法律コラム
【ショートストーリー相続編】”隠れ養子”縁組無効訴訟①
法的な解決だけでは終われないドラマがある。
一見、書類だけでは無機質に思える裁判結果にも、その背景には様々な人生模様が隠されているのです。当事務所の水谷が日々扱う事例を取材し、それを元にフィクションでショートストーリーを作成しました。
3話完結となっております。シリーズでお楽しみください。
亡き姉の戸籍に、知らない養子の存在が発覚…
狐につままれる、というのはまさにこういうことか。
姉、幸子が40代で急逝。
姉には離婚した夫との間に子はなく、父母もすでに亡くなっていた。
相続人となるべきは弟である自分。
相続の手続きをすべく、銀行に言われるまま戸籍を集めて窓口に赴いた。
「大変申し上げにくいのですが、お客様には払い戻しをいたしかねます。亡くなったお姉さんには養子さんが存在しますから、その方が相続人になります。」
え…?
そんなはずはない、と窓口で抗議したが、窓口の銀行員も閉口気味。
全く状況が把握できない。これは私では解決できないことだと判断し、その足で知人から以前、紹介されていた世田谷にある法律事務所に相談してみることに。
しっかりと落ち着いた、そして物腰柔らかな女性弁護士が対応してくれた。
「お姉さんである幸子さんは、別れた配偶者の宏さんと婚姻中に、共同養子縁組をされていたようです。お子さんの実母であるこの方は…ご存知ないですか?」
養子の実母として記載されていた名前には、憶えがあるような気がした。宏に愛人がいるようだ、といって姉が嘆いていた女は、こんな名前ではなかったか。
姉は弟である私をとてもよく可愛がってくれていた。5歳差ということもあり面倒見もよく、大人になっても頼れる存在だった。
そんな姉が47という若さで亡くなった。
成城にある自身が営む小さな小料理屋で倒れてから、一ヶ月半の命だった。

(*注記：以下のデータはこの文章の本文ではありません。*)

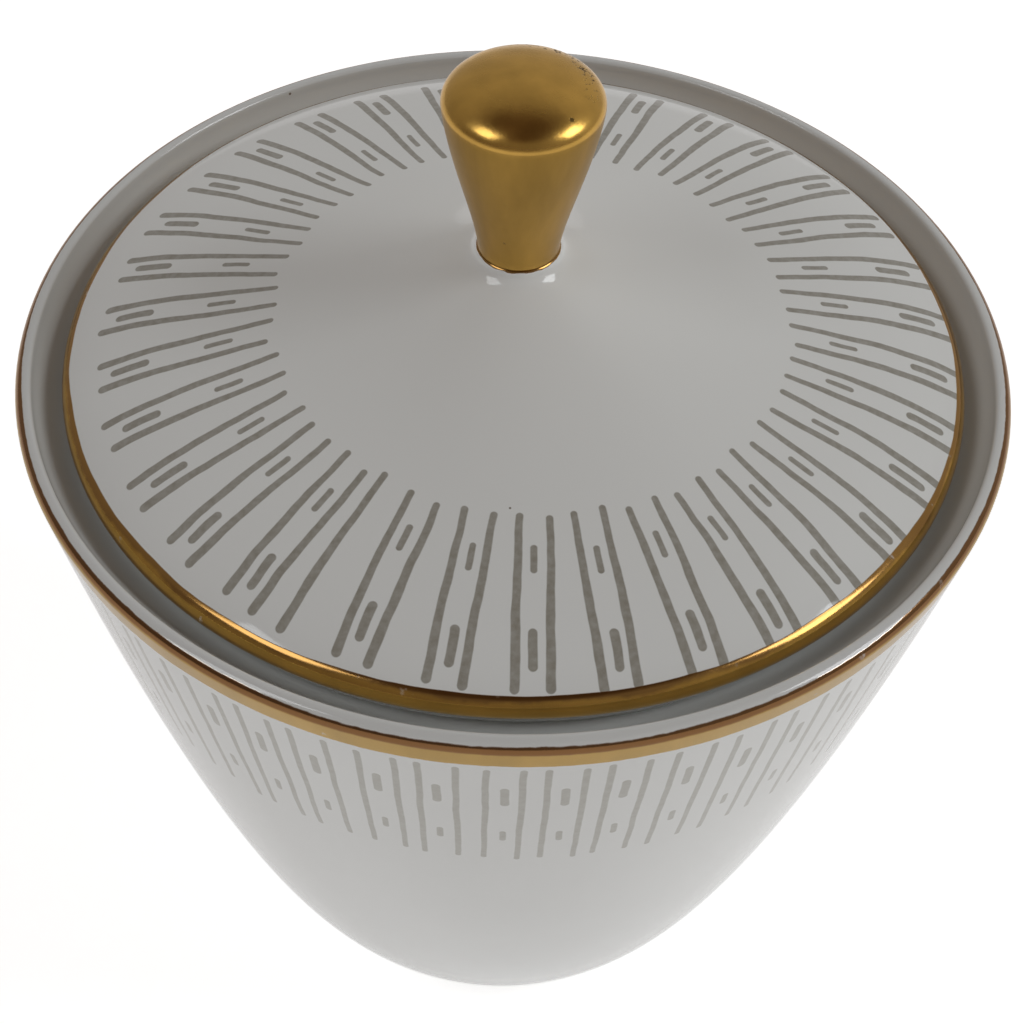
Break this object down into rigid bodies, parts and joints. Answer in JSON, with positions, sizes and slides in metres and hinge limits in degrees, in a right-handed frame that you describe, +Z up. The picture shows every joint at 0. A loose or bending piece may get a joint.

姉が離婚後、たった一人で築いた良い店だったが、弟の私ではどうしようもなく、店を休まさざるを得なかった。
そのことが、私には余計に悲しかった。
姉の前夫、宏との間に子どもは恵まれなかった。
宏はかつて会社を営んでいたが、不景気のあおりを受け廃業。
その後は定職にもつかず、幸子が生計を立てていた。
そんな宏には「20代後半~30代の頃、愛人がいた」という話を姉から聞いたことがあった。
若くして事業が傾き始めた頃で、夫婦の関係もぎくしゃくしていたのだろう。
でもその関係は長くは続かなかったと記憶しているが、たしかに姉から聞かされた女の名前は、養子の実母のものと一致するような気がする。
しかも、縁組の時期も、その浮気のころと一致するようにも…。
夫婦共同縁組は原則として配偶者と共に、養子縁組をしなくてはならない。
宏が仕向けたとも考えにくいし、その愛人が単独で書類を偽造し行ったのか…?
この際、誰の企みかはどうでもいい。
真面目にコツコツ働いて、大切にしてきた店もろとも、会ったこともない元夫の隠し子に…?
真面目一辺倒で生きてきた姉が、どうしてこんな仕打ちを受けなければならないのか…!
行き場のない怒りで肩の震えが止まらなかった。(続く)
【もっとよくわかる!弁護士解説】
ご親族が亡くなり相続が開始した際は、身分関係を確かめるために、改めて古い戸籍を調べることになります。過去の戸籍を確認した結果、これまで知らなかった実子、養子が発覚することは、必ずしも珍しいものではありません。ご自身で調べることのできる戸籍の範囲は限られていますが、弁護士などの専門職の一部は、相続関係の調査のために、職権で戸籍の調査をすることが認められています。